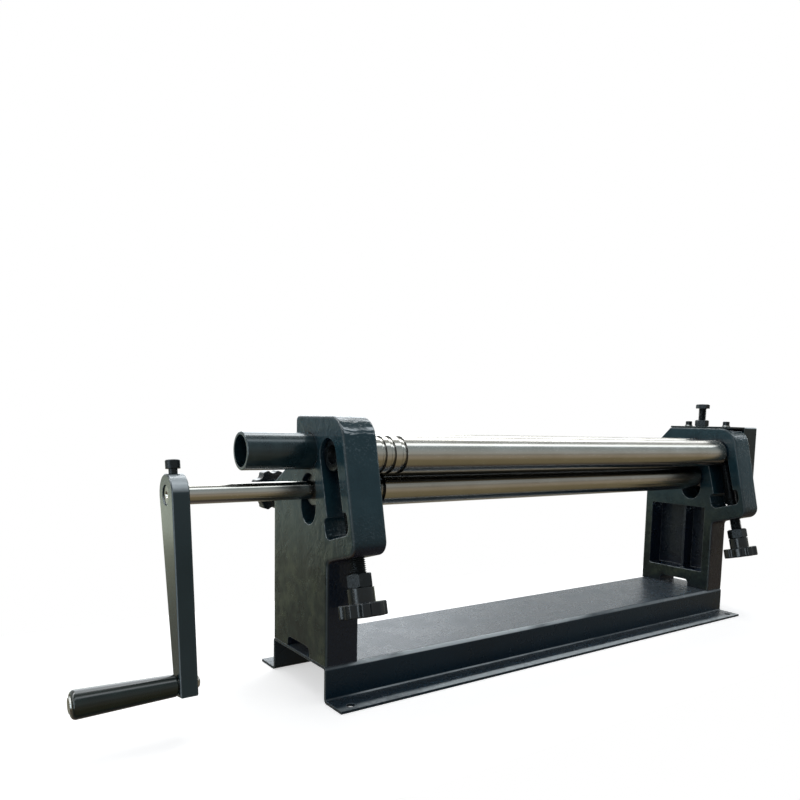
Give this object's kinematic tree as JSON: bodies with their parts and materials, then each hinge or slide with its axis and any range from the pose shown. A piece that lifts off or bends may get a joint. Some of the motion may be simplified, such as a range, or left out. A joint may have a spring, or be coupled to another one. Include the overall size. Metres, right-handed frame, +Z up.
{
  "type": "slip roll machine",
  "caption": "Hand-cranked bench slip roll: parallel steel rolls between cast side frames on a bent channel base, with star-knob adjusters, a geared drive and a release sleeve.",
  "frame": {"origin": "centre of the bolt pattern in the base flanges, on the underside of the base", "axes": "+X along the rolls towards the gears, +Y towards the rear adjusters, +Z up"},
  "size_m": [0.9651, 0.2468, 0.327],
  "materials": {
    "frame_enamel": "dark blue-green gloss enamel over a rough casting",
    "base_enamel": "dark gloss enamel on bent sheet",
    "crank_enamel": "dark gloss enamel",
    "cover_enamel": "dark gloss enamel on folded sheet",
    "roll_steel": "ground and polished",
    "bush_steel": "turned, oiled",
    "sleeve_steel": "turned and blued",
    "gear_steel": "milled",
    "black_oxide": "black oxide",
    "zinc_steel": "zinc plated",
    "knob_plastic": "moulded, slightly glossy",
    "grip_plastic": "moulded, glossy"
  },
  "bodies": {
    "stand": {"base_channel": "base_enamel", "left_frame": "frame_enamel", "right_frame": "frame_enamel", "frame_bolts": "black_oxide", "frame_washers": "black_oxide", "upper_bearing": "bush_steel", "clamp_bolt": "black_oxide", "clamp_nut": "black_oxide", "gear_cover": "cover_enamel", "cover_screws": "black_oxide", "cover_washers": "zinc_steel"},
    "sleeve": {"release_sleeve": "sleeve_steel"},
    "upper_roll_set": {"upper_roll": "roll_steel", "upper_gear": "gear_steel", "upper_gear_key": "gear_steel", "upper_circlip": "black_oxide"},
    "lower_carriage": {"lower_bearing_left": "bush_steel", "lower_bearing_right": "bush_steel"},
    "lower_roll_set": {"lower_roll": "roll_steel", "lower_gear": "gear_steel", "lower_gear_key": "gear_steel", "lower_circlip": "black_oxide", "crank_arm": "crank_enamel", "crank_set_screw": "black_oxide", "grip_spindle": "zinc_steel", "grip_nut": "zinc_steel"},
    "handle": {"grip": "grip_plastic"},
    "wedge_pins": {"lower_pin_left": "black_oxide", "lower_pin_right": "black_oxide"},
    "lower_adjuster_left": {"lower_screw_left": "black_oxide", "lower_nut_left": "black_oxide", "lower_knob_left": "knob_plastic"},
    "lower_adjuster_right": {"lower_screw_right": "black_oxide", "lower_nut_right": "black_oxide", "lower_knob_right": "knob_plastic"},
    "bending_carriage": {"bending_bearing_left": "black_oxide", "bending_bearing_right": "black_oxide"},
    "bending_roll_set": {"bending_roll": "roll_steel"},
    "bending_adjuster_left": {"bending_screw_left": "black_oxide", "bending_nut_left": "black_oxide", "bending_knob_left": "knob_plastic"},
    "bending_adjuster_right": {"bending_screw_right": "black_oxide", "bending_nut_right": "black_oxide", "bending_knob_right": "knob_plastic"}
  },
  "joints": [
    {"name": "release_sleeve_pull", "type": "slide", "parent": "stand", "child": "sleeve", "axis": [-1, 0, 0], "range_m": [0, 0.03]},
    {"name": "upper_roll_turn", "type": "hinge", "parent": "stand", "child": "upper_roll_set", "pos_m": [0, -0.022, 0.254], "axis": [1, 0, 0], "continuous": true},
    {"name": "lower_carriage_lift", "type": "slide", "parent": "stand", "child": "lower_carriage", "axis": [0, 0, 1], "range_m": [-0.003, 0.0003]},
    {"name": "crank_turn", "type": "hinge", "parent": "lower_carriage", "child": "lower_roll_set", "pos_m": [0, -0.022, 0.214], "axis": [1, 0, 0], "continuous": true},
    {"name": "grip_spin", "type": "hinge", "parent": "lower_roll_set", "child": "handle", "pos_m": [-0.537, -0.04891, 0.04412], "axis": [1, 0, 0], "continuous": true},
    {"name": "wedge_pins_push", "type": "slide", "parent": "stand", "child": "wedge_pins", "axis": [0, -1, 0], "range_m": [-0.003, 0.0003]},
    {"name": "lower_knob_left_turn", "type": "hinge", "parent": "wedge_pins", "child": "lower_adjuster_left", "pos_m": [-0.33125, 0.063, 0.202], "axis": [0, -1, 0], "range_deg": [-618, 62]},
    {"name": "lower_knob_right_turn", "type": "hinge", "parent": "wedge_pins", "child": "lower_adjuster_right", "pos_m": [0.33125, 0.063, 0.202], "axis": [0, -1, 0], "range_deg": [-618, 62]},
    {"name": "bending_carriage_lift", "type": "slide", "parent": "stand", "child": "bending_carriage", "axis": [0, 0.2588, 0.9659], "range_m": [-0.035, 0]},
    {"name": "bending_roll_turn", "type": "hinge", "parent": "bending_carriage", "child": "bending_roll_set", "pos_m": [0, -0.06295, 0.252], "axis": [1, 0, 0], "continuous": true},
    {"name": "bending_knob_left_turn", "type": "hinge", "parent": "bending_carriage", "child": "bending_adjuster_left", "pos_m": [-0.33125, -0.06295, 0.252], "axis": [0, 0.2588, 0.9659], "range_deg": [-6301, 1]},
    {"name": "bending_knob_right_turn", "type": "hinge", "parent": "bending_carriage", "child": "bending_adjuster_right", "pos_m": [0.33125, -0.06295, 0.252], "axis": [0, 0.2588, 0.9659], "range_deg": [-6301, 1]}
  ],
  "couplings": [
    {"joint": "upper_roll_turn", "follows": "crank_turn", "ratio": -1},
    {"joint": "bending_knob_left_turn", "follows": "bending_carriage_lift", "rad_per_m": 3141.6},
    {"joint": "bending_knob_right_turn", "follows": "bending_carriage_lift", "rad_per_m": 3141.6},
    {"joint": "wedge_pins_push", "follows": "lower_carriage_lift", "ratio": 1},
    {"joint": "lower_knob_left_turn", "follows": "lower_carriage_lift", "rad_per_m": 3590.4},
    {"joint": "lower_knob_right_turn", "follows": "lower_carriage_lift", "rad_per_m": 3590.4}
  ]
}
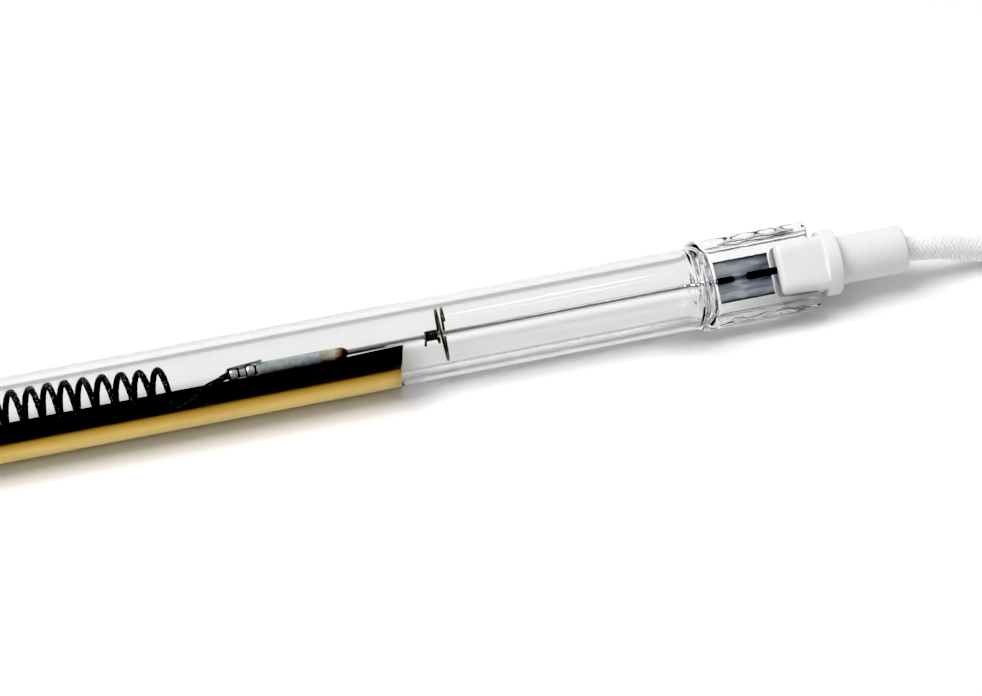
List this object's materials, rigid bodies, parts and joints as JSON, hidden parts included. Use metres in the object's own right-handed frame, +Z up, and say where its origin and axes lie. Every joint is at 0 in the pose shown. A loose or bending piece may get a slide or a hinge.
· · · · · · ·
§ **AIM**: Using the data above, output each line exactly.

§ **SOLUTION TO THIS EXERCISE**:
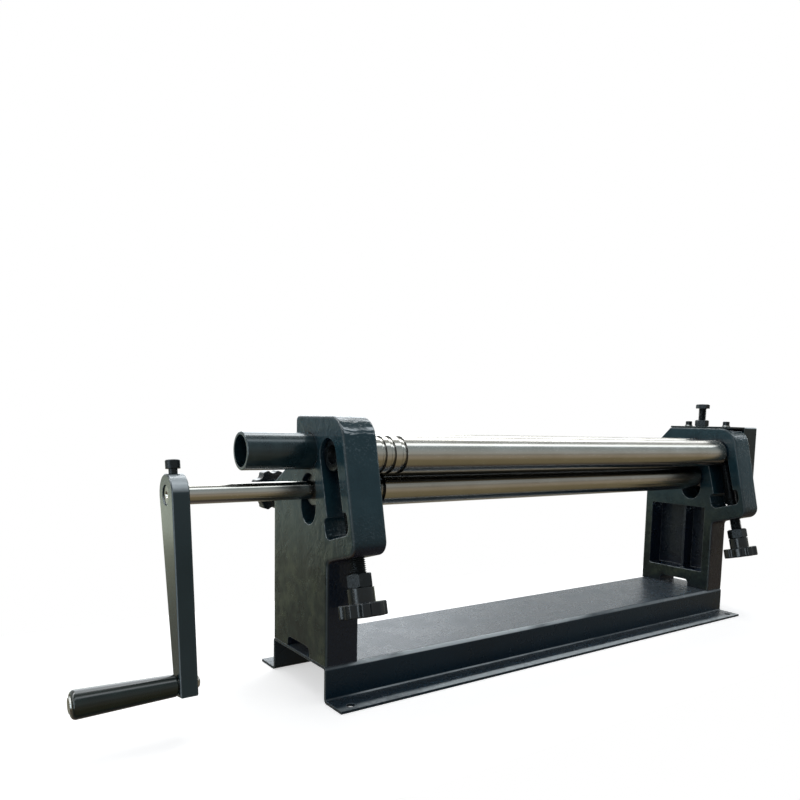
Give this object's kinematic tree as JSON: bodies with their parts and materials, then each hinge or slide with its axis and any range from the pose shown. A piece that lifts off or bends may get a joint. Some of the motion may be simplified, such as a range, or left out. A joint may have a spring, or be coupled to another one. Include the overall size. Metres, right-handed frame, +Z up.
{
  "type": "slip roll machine",
  "caption": "Hand-cranked bench slip roll: parallel steel rolls between cast side frames on a bent channel base, with star-knob adjusters, a geared drive and a release sleeve.",
  "frame": {"origin": "centre of the bolt pattern in the base flanges, on the underside of the base", "axes": "+X along the rolls towards the gears, +Y towards the rear adjusters, +Z up"},
  "size_m": [0.9651, 0.2468, 0.327],
  "materials": {
    "frame_enamel": "dark blue-green gloss enamel over a rough casting",
    "base_enamel": "dark gloss enamel on bent sheet",
    "crank_enamel": "dark gloss enamel",
    "cover_enamel": "dark gloss enamel on folded sheet",
    "roll_steel": "ground and polished",
    "bush_steel": "turned, oiled",
    "sleeve_steel": "turned and blued",
    "gear_steel": "milled",
    "black_oxide": "black oxide",
    "zinc_steel": "zinc plated",
    "knob_plastic": "moulded, slightly glossy",
    "grip_plastic": "moulded, glossy"
  },
  "bodies": {
    "stand": {"base_channel": "base_enamel", "left_frame": "frame_enamel", "right_frame": "frame_enamel", "frame_bolts": "black_oxide", "frame_washers": "black_oxide", "upper_bearing": "bush_steel", "clamp_bolt": "black_oxide", "clamp_nut": "black_oxide", "gear_cover": "cover_enamel", "cover_screws": "black_oxide", "cover_washers": "zinc_steel"},
    "sleeve": {"release_sleeve": "sleeve_steel"},
    "upper_roll_set": {"upper_roll": "roll_steel", "upper_gear": "gear_steel", "upper_gear_key": "gear_steel", "upper_circlip": "black_oxide"},
    "lower_carriage": {"lower_bearing_left": "bush_steel", "lower_bearing_right": "bush_steel"},
    "lower_roll_set": {"lower_roll": "roll_steel", "lower_gear": "gear_steel", "lower_gear_key": "gear_steel", "lower_circlip": "black_oxide", "crank_arm": "crank_enamel", "crank_set_screw": "black_oxide", "grip_spindle": "zinc_steel", "grip_nut": "zinc_steel"},
    "handle": {"grip": "grip_plastic"},
    "wedge_pins": {"lower_pin_left": "black_oxide", "lower_pin_right": "black_oxide"},
    "lower_adjuster_left": {"lower_screw_left": "black_oxide", "lower_nut_left": "black_oxide", "lower_knob_left": "knob_plastic"},
    "lower_adjuster_right": {"lower_screw_right": "black_oxide", "lower_nut_right": "black_oxide", "lower_knob_right": "knob_plastic"},
    "bending_carriage": {"bending_bearing_left": "black_oxide", "bending_bearing_right": "black_oxide"},
    "bending_roll_set": {"bending_roll": "roll_steel"},
    "bending_adjuster_left": {"bending_screw_left": "black_oxide", "bending_nut_left": "black_oxide", "bending_knob_left": "knob_plastic"},
    "bending_adjuster_right": {"bending_screw_right": "black_oxide", "bending_nut_right": "black_oxide", "bending_knob_right": "knob_plastic"}
  },
  "joints": [
    {"name": "release_sleeve_pull", "type": "slide", "parent": "stand", "child": "sleeve", "axis": [-1, 0, 0], "range_m": [0, 0.03]},
    {"name": "upper_roll_turn", "type": "hinge", "parent": "stand", "child": "upper_roll_set", "pos_m": [0, -0.022, 0.254], "axis": [1, 0, 0], "continuous": true},
    {"name": "lower_carriage_lift", "type": "slide", "parent": "stand", "child": "lower_carriage", "axis": [0, 0, 1], "range_m": [-0.003, 0.0003]},
    {"name": "crank_turn", "type": "hinge", "parent": "lower_carriage", "child": "lower_roll_set", "pos_m": [0, -0.022, 0.214], "axis": [1, 0, 0], "continuous": true},
    {"name": "grip_spin", "type": "hinge", "parent": "lower_roll_set", "child": "handle", "pos_m": [-0.537, -0.04891, 0.04412], "axis": [1, 0, 0], "continuous": true},
    {"name": "wedge_pins_push", "type": "slide", "parent": "stand", "child": "wedge_pins", "axis": [0, -1, 0], "range_m": [-0.003, 0.0003]},
    {"name": "lower_knob_left_turn", "type": "hinge", "parent": "wedge_pins", "child": "lower_adjuster_left", "pos_m": [-0.33125, 0.063, 0.202], "axis": [0, -1, 0], "range_deg": [-618, 62]},
    {"name": "lower_knob_right_turn", "type": "hinge", "parent": "wedge_pins", "child": "lower_adjuster_right", "pos_m": [0.33125, 0.063, 0.202], "axis": [0, -1, 0], "range_deg": [-618, 62]},
    {"name": "bending_carriage_lift", "type": "slide", "parent": "stand", "child": "bending_carriage", "axis": [0, 0.2588, 0.9659], "range_m": [-0.035, 0]},
    {"name": "bending_roll_turn", "type": "hinge", "parent": "bending_carriage", "child": "bending_roll_set", "pos_m": [0, -0.06295, 0.252], "axis": [1, 0, 0], "continuous": true},
    {"name": "bending_knob_left_turn", "type": "hinge", "parent": "bending_carriage", "child": "bending_adjuster_left", "pos_m": [-0.33125, -0.06295, 0.252], "axis": [0, 0.2588, 0.9659], "range_deg": [-6301, 1]},
    {"name": "bending_knob_right_turn", "type": "hinge", "parent": "bending_carriage", "child": "bending_adjuster_right", "pos_m": [0.33125, -0.06295, 0.252], "axis": [0, 0.2588, 0.9659], "range_deg": [-6301, 1]}
  ],
  "couplings": [
    {"joint": "upper_roll_turn", "follows": "crank_turn", "ratio": -1},
    {"joint": "bending_knob_left_turn", "follows": "bending_carriage_lift", "rad_per_m": 3141.6},
    {"joint": "bending_knob_right_turn", "follows": "bending_carriage_lift", "rad_per_m": 3141.6},
    {"joint": "wedge_pins_push", "follows": "lower_carriage_lift", "ratio": 1},
    {"joint": "lower_knob_left_turn", "follows": "lower_carriage_lift", "rad_per_m": 3590.4},
    {"joint": "lower_knob_right_turn", "follows": "lower_carriage_lift", "rad_per_m": 3590.4}
  ]
}
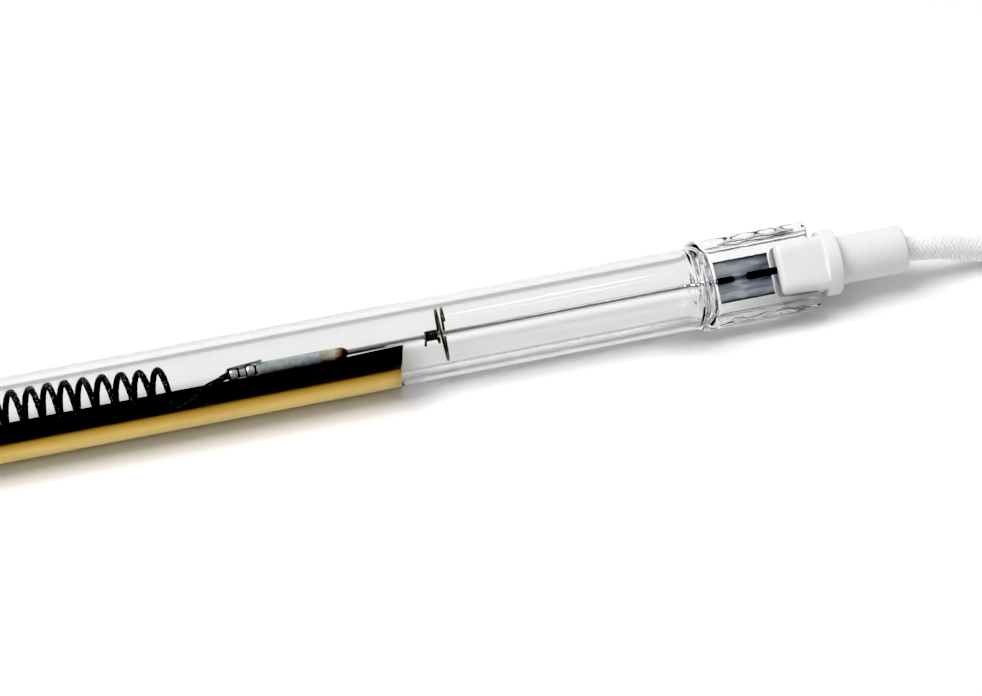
List this object's materials, rigid bodies, parts and joints as JSON, hidden parts included. Use metres in the object's own right-handed frame, +Z up, and say where its origin and axes lie. Every joint is at 0 in the pose shown. A loose or bending piece may get a slide or a hinge.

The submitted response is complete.